Part 3: Final Report, Presentation, and Demo

Presentation Due: Monday Dec. 11 and Tuesday Dec. 12

  • Times: Mon: 1:15-2:45, 3-4:30, and Tues: 1:15-2:30

  • Locations: 104 Sci Cntr

    NOTE: you are required to attend all presentations sessions (both Monday sessions, and the Tuesday session). The only exception is if you have another class that meets during one of the Monday time slots. If this is the case, you should let me know right away (and fill out the presentation poll posted to EdStem). Please schedule your other events. meetings, work schedules, etc., on these two days with this in mind.

Written Report Due: Tuesday Dec. 19 before 5pm

Project Demo Due by: TBD, during finals week

Project Code Due: Wednesday Dec. 20 by 5pm all project code pushed to repo

Counts towards 30% of your final grade.

Assignment link: Final Project Parts


Available SW and Systems

Software available on all CS lab machines:

  • CUDA

  • pthreads

  • OpenMPI

  • OpenMP

If there is other software you need that is not available on our system, we may be able to install it or install it on our system or on some of our machines. You should talk with me and Jeff about this.

There is also other software installed on other systems available for your use, like ACCESS and AWS.

Machines and Systems available:

  • CS lab machines: run Cuda, openMPI, openMP, pthreads.

  • Subset of CS lab machines (ssh access only) available only to CS87 students:

    Machine     Number of Cores
    
    chervil  (16 cores, 32 hyper-threaded)
    
    branch   (6 cores, 12 hyper-threaded)
    hasa     (6 cores, 12 hyper-threaded)
    hash     (6 cores, 12 hyper-threaded)
    input    (6 cores, 12 hyper-threaded)
    isa      (6 cores, 12 hyper-threaded)
    loop     (6 cores, 12 hyper-threaded)
    output   (6 cores, 12 hyper-threaded)
    pop      (6 cores, 12 hyper-threaded)
    push     (6 cores, 12 hyper-threaded)
    while    (6 cores, 12 hyper-threaded)
    search   (4 cores,  8 hyper-threaded)
    stack    (4 cores,  8 hyperthreaded)
    tree     (4 cores,  8 hyper-threaded)
    xor      (4 cores,  8 hyper-threaded)
  • ACCESS machines. Use ACCESS only for large experiments after testing on other systems.

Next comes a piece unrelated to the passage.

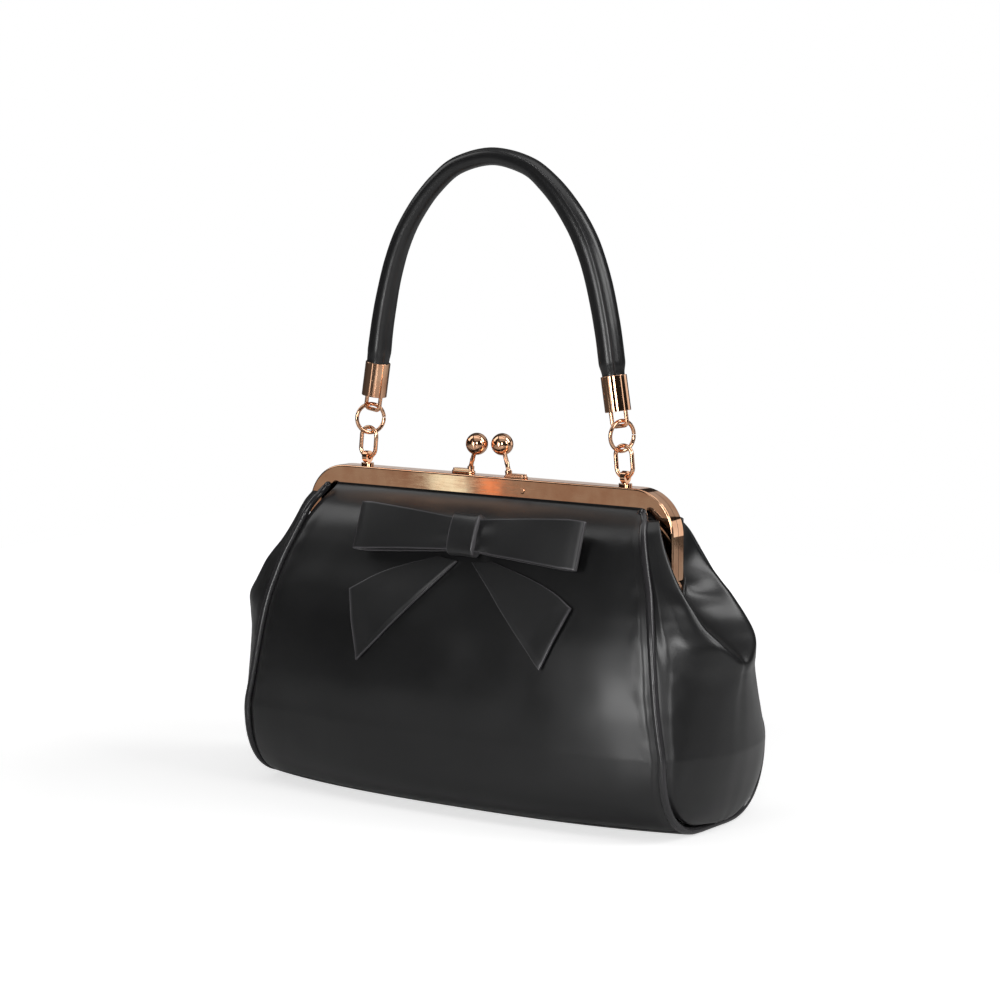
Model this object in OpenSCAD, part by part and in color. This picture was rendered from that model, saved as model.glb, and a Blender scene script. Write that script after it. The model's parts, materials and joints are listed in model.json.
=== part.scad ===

    There are also other ACCESS machines you can use. All machines support MPI, and many also support CUDA and other parallel languages. There are a lot of libraries installed to use too. Contact Andrew Reuther in ITS to get access to other ACCESS machines, or if you need more ACCESS allocation hours.

  • The Swarthmore Stelka Compute Cluster.

  • I have a small cluster that could be available for some projects. However, it is running my research OS, and may not be as usable as using an ACCESS or strelka cluster.

  • We may be able to pull a few machines out of general lab use for special purposes if your project requires root access. Using virtual machines in AWS may also be an option for something like this.

We may be able to purchase some smaller hardware for course projects. I have some money to build a small cluster of something like raspberry pi nodes. Anything like this would need to be budgeted and purchased soon to be available for use in a project.